Au commencement fut l’alliage

L’élément clé pour produire un spiral est un alliage stable, fiable et compensé en température. Precision Engineering utilise sa propre combinaison secrète, du nom de PE 4000. Selon le directeur de la compagnie, Dominique Lauper (qui a travaillé pendant 12 ans chez Rolex dans la recherche et le développement), l’alliage est « similaire à celui de Rolex, mais amélioré. » D’une tonne d’alliage, Precision Engineering AG extrait 300 kilos convenant à la production de spiraux. Pour préserver le secret de la recette, les 700 kilos restants sont refondus et mélangés à d’autres métaux. C’est suffisant pour produire des millions de spiraux, puisque chaque pièce ne pèse qu’un milligramme.

La première étape du processus de fabrication consiste à faire passer le fil de lancement, d’un diamètre de 0,6mm, à travers différentes filières jusqu’à ce qu’il atteigne l’épaisseur voulue. Le fil est ensuite aplati par des rouleaux lors d’une étape de la production des plus sensibles. Comme la tolérance admise n’est que de 0,1 micron (0,0001 m, autrement dit 0,0005 dans chaque direction ; par comparaison, un cheveu humain mesure entre 17 et 181 microns), elle ne peut même pas être mesurée. C’est pourquoi la stabilité thermique est cruciale à ce stade, donc seul un opérateur est autorisé dans la salle des machines durant le processus d’aplatissement. Une fois aplati, le fil est coupé en « rubans » de 25 cm de long et enroulé à la main par lots de quatre. Pour la première fois, les rubans torsadés ressemblent à des spiraux et ils sont ensuite séparés de la façon la plus rudimentaire : en tapant simplement le boîtier qui les contient contre un genou ou en les secouant dans une boîte fermée.

Vient ensuite une autre étape critique, le traitement thermique, dans une machine plutôt quelconque qui ressemble un peu à un missile. Il s’agit en fait d’un container qui maintient les spiraux sous vide et autour duquel un fourneau mobile est enroulé. Le fourneau chauffe les spiraux à une température comprise entre 610 et 620 degrés Celsius.

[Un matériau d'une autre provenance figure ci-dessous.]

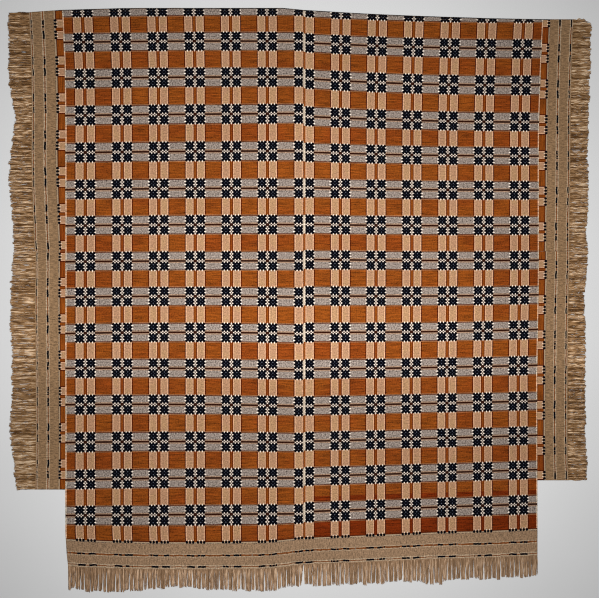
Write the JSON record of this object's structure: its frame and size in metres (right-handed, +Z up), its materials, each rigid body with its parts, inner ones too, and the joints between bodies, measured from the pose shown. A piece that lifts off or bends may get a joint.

Comme pour la cuisson de l’émail, la bonne température est importante, mais également le niveau auquel les spiraux sont chauffés et refroidis.

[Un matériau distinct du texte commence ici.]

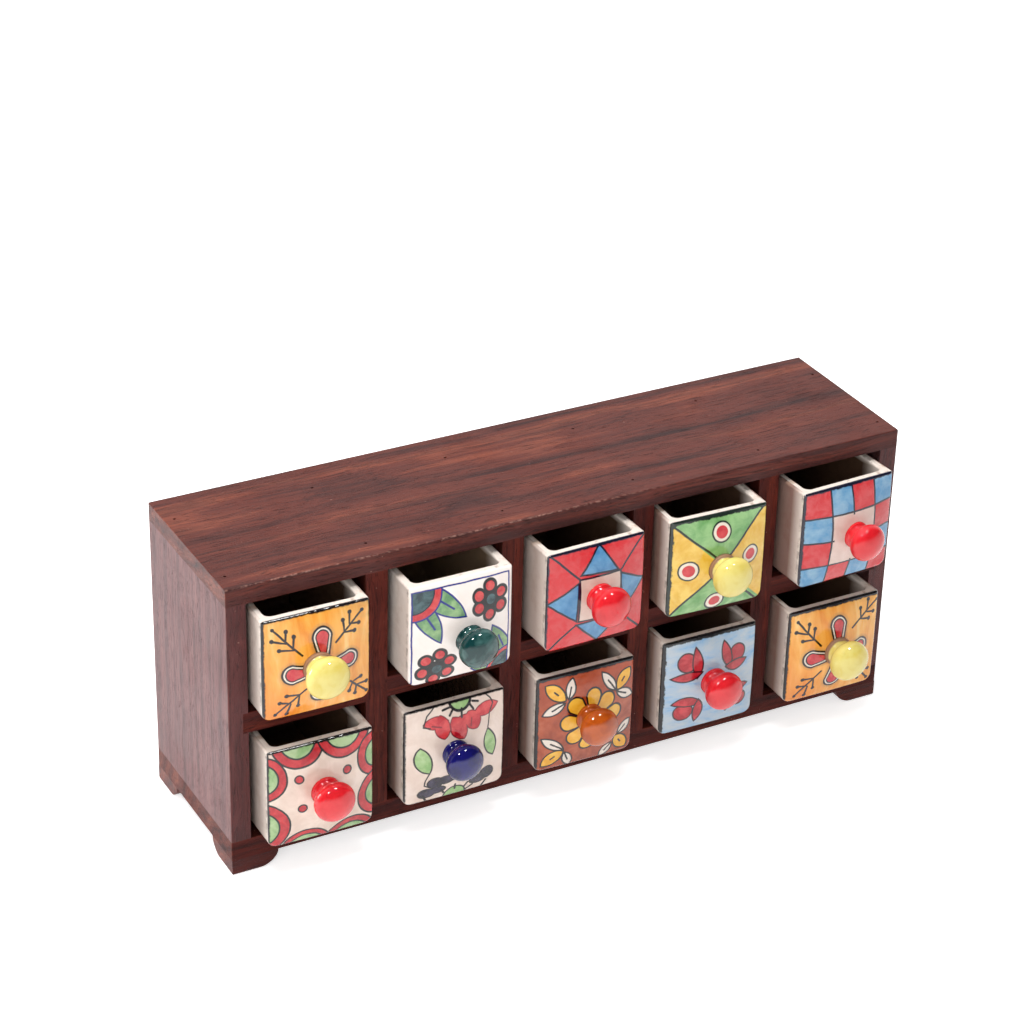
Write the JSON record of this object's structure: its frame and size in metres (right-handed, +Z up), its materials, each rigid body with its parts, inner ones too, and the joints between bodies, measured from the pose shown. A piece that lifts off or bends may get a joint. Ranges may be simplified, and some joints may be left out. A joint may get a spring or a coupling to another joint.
{
  "type": "chest of drawers",
  "caption": "Long, shallow tabletop hardwood chest with two rows of square ceramic drawers that slide out by round knobs, standing on block feet.",
  "frame": {"origin": "on the floor under the middle of the box round the whole chest as it stands, knobs included", "axes": "+X along the chest to the viewer's right, +Y from the drawer faces to the back, +Z up"},
  "size_m": [0.406, 0.1408, 0.1745],
  "materials": {
    "case_wood": "satin",
    "back_wood": "matte",
    "steel": "satin",
    "glaze_upper_1": "gloss",
    "glaze_lower_1": "gloss",
    "glaze_upper_2": "gloss",
    "glaze_lower_2": "gloss",
    "glaze_upper_3": "gloss",
    "glaze_lower_3": "gloss",
    "glaze_upper_4": "gloss",
    "glaze_lower_4": "gloss",
    "glaze_upper_5": "gloss",
    "glaze_lower_5": "gloss",
    "knob_yellow": "gloss",
    "knob_red": "gloss",
    "knob_teal": "gloss",
    "knob_blue": "gloss",
    "knob_orange": "gloss"
  },
  "bodies": {
    "case": {"top_board": "case_wood", "base_board": "case_wood", "side_left": "case_wood", "side_right": "case_wood", "back_panel": "back_wood", "divider_1": "case_wood", "divider_2": "case_wood", "divider_3": "case_wood", "divider_4": "case_wood", "shelf_1": "case_wood", "shelf_2": "case_wood", "shelf_3": "case_wood", "shelf_4": "case_wood", "shelf_5": "case_wood", "foot_front_left": "case_wood", "foot_rear_left": "case_wood", "foot_front_right": "case_wood", "foot_rear_right": "case_wood", "top_pins": "steel", "base_pins": "steel", "back_pins": "steel"},
    "upper_drawer_1": {"drawer_upper_1": "glaze_upper_1", "knob_upper_1": "knob_yellow", "knob_screw_upper_1": "steel"},
    "upper_drawer_2": {"drawer_upper_2": "glaze_upper_2", "knob_upper_2": "knob_teal", "knob_screw_upper_2": "steel"},
    "upper_drawer_3": {"drawer_upper_3": "glaze_upper_3", "knob_upper_3": "knob_red", "knob_screw_upper_3": "steel"},
    "upper_drawer_4": {"drawer_upper_4": "glaze_upper_4", "knob_upper_4": "knob_yellow", "knob_screw_upper_4": "steel"},
    "upper_drawer_5": {"drawer_upper_5": "glaze_upper_5", "knob_upper_5": "knob_red", "knob_screw_upper_5": "steel"},
    "lower_drawer_1": {"drawer_lower_1": "glaze_lower_1", "knob_lower_1": "knob_red", "knob_screw_lower_1": "steel"},
    "lower_drawer_2": {"drawer_lower_2": "glaze_lower_2", "knob_lower_2": "knob_blue", "knob_screw_lower_2": "steel"},
    "lower_drawer_3": {"drawer_lower_3": "glaze_lower_3", "knob_lower_3": "knob_orange", "knob_screw_lower_3": "steel"},
    "lower_drawer_4": {"drawer_lower_4": "glaze_lower_4", "knob_lower_4": "knob_red", "knob_screw_lower_4": "steel"},
    "lower_drawer_5": {"drawer_lower_5": "glaze_lower_5", "knob_lower_5": "knob_yellow", "knob_screw_lower_5": "steel"}
  },
  "joints": [
    {"name": "upper_drawer_1_slide", "type": "slide", "parent": "case", "child": "upper_drawer_1", "axis": [0, -1, 0], "range_m": [-0.0073, 0.059]},
    {"name": "upper_drawer_2_slide", "type": "slide", "parent": "case", "child": "upper_drawer_2", "axis": [0, -1, 0], "range_m": [-0.01, 0.056]},
    {"name": "upper_drawer_3_slide", "type": "slide", "parent": "case", "child": "upper_drawer_3", "axis": [0, -1, 0], "range_m": [-0.0099, 0.055]},
    {"name": "upper_drawer_4_slide", "type": "slide", "parent": "case", "child": "upper_drawer_4", "axis": [0, -1, 0], "range_m": [-0.0087, 0.056]},
    {"name": "upper_drawer_5_slide", "type": "slide", "parent": "case", "child": "upper_drawer_5", "axis": [0, -1, 0], "range_m": [-0.0106, 0.054]},
    {"name": "lower_drawer_1_slide", "type": "slide", "parent": "case", "child": "lower_drawer_1", "axis": [0, -1, 0], "range_m": [-0.0084, 0.058]},
    {"name": "lower_drawer_2_slide", "type": "slide", "parent": "case", "child": "lower_drawer_2", "axis": [0, -1, 0], "range_m": [-0.0055, 0.061]},
    {"name": "lower_drawer_3_slide", "type": "slide", "parent": "case", "child": "lower_drawer_3", "axis": [0, -1, 0], "range_m": [-0.0071, 0.059]},
    {"name": "lower_drawer_4_slide", "type": "slide", "parent": "case", "child": "lower_drawer_4", "axis": [0, -1, 0], "range_m": [-0.0052, 0.061]},
    {"name": "lower_drawer_5_slide", "type": "slide", "parent": "case", "child": "lower_drawer_5", "axis": [0, -1, 0], "range_m": [-0.0078, 0.059]}
  ]
}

Une fois la courbe terminale créée (Precision Engineering offre un choix de courbes plates ou Breguet obtenues avec des outils mais corrigées à la main), les spiraux doivent simplement être appariés avec le balancier correspondant  (ici aussi, Precision Engineering propose un choix de différents balanciers à deux ou trois rayons) et c’est prêt pour l’envoi. 50'000 pièces proviennent des machines de Precision Engineering chaque année et se retrouvent dans des montres haut de gamme comme celles de MB&F et Kari Voutilainen, ainsi que bien évidemment dans tous les modèles H. Moser & Cie.